Since the devices of the accelerator always show unavoidable deviations from their idealized behavior in the theoretical models, each accelerator contains correction elements that are used to reduce the deviations from the ideal behavior. In addition to the physical parameters that describe the function of the accelerator, the machine model also provides physical parameters for the use of correction elements to correct expected deviations.
Indeed, deviations in the actual machine performance can only be predicted to a limited degree. While operational experience with accelerators is incorporated into the development of the machine model, in practical operation variations often occur that cannot be fully corrected using the model parameters alone. The beam's properties are verified at the accelerators through beam instrumentation devices. If measurements reveal discrepancies from the desired performance, correction values for suitable actuators can be calculated using accelerator physics principles to minimize these deviations. This secondary central task of machine control is executed by beam-based measurement and control systems.
Machine Modeling
The machine models for the international accelerator facility FAIR are implemented using the LSA framework (LHC Software Architecture). This framework was initially developed at CERN for the control of the LHC. It primarily consists of a database, a service program known as the LSA server, and a suite of applications. The database stores all necessary information for calculating set values, including device properties and ion optical data, as well as structures for modeling the accelerators. Additionally, it archives all calculated data. The LSA server handles computations that derive both intermediate values and device set values based on input parameters. The associated applications facilitate access to data within the LSA database and allow modifications to input values.
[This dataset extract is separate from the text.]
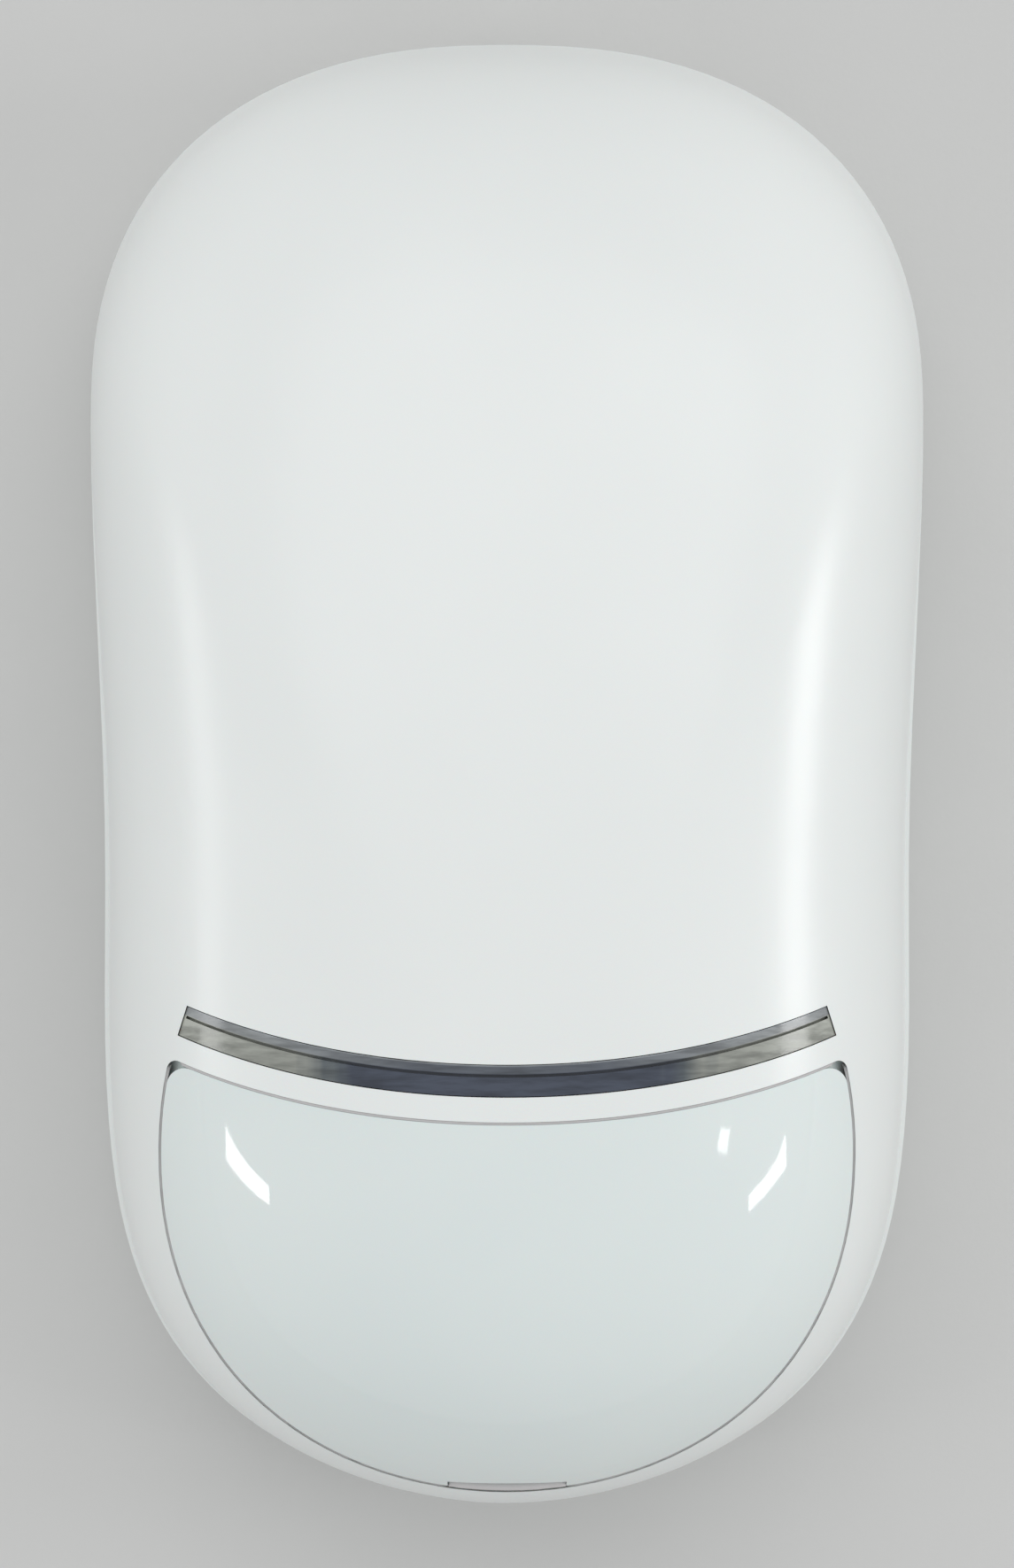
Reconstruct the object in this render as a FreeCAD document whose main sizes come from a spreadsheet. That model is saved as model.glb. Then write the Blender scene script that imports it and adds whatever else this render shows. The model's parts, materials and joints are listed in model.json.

Parameters and Hierarchies
A key aspect of modeling with LSA involves the hierarchy of parameters, which explicitly represents the dependencies among various physical and technical variables. At the highest level of this hierarchy are the physical input parameters used to operate the machine. Conversely, at the base level are the set values of individual devices. Intermediate levels may include parameters that provide values of physical intermediate variables necessary for measurement evaluation or that facilitate the calculation of downstream parameters. The upward connections of a parameter indicate the parent parameters required for its calculation.
This hierarchical structure offers a clear visualization of how changes in one parameter can influence others, highlighting which parameters are affected by specific changes and which can induce changes within the system. While the device-related technical parameters, such as set values, are determined by the accelerator's design, all other parameters- including the physical input parameters- are defined freely by the modelers.
Rules
To derive parameter values from their parent parameters, rule sets are stored within the LSA framework. These rules encode the algorithms for calculating dependent parameters as Java code. At this stage, the underlying accelerator physics theory is formalized into explicit computational rules. Implementing these rules constitutes a critical responsibility for the model developers.
Data pertaining to optics, device specifications, and related information
Hierarchy and operational rules for ring accelerators can be designed in a largely standardized manner due to the fundamental similarities in their mode of operation. This allows for the use of a common code base for calculations across all ring accelerators. Such an approach greatly simplifies both implementation and maintenance efforts and is therefore employed wherever feasible in the modeling of accelerators at GSI and FAIR. However, individual accelerators naturally exhibit differences in various aspects, such as the specific properties of functionally comparable components- for example, the number and excitation curves of quadrupoles- as well as the limits of their associated power supplies. Additionally, differences arise in ion-optical design and initial input parameters. To address these variations, the LSA database includes detailed data for all devices and machine-specific information on ion optics and starting conditions. This machine-specific data is supplied by domain experts associated with each accelerator; for SIS18 and SIS100, these data collection and validation tasks are performed by members of the System Planning Group.
To determine the modification in quadrupole power supply set values resulting from adjustments to the input tune parameters, linear interpolation coefficients must be derived through ion-optical simulations and subsequently imported into the LSA database.
Depiction of Cycles (Contexts)
LSA introduces the concept of beam processes to describe the cycles within ring accelerators. A beam process corresponds to a specific segment of the cycle, characterized by an independent function such as injection, acceleration ramp, or extraction. A complete cycle is composed of a series of these beam processes, collectively referred to in LSA as a chain.
Settings
Parameters, hierarchy, and rules, along with data stored in the LSA database, form the foundation for calculating values of parameters. These values are represented in LSA as settings, which associate a specific value with a parameter and a beam process. Consequently, parameter values are segmented according to the beam process within LSA. The device settings, corresponding to set values, automatically transmitted to the devices during cycle setup and whenever modifications are made, are similarly divided into the respective beam processes. The timing system is responsible for initiating the execution of data in the correct temporal sequence by distributing events throughout the entire accelerator facility. To facilitate this, the model includes relevant rules and parameters to compute set values for the timing system.
User Interface
Calculations of the set values using the aforementioned structures are performed on the LSA server. As a service program, this setup does not provide direct user access. Therefore, user interfaces must be developed to enable users to display and modify model parameters. One of the primary user interfaces is the ParamModi application, which facilitates efficient access to all model input parameters and allows visualization of device set values, such as the time-dependent current values of a power supply. The selection and layout of input parameters within the interface are determined collaboratively by the modelers, machine experts, and operators.
The LSA architecture also supports the development of additional operational programs for specialized adjustment and optimization tasks. These programs utilize the same interface to the LSA server as ParamModi to modify model values and can incorporate measurement data, such as beam properties, to compute optimized parameter values. Such beam-based applications are actively being developed within the Machine Control Group.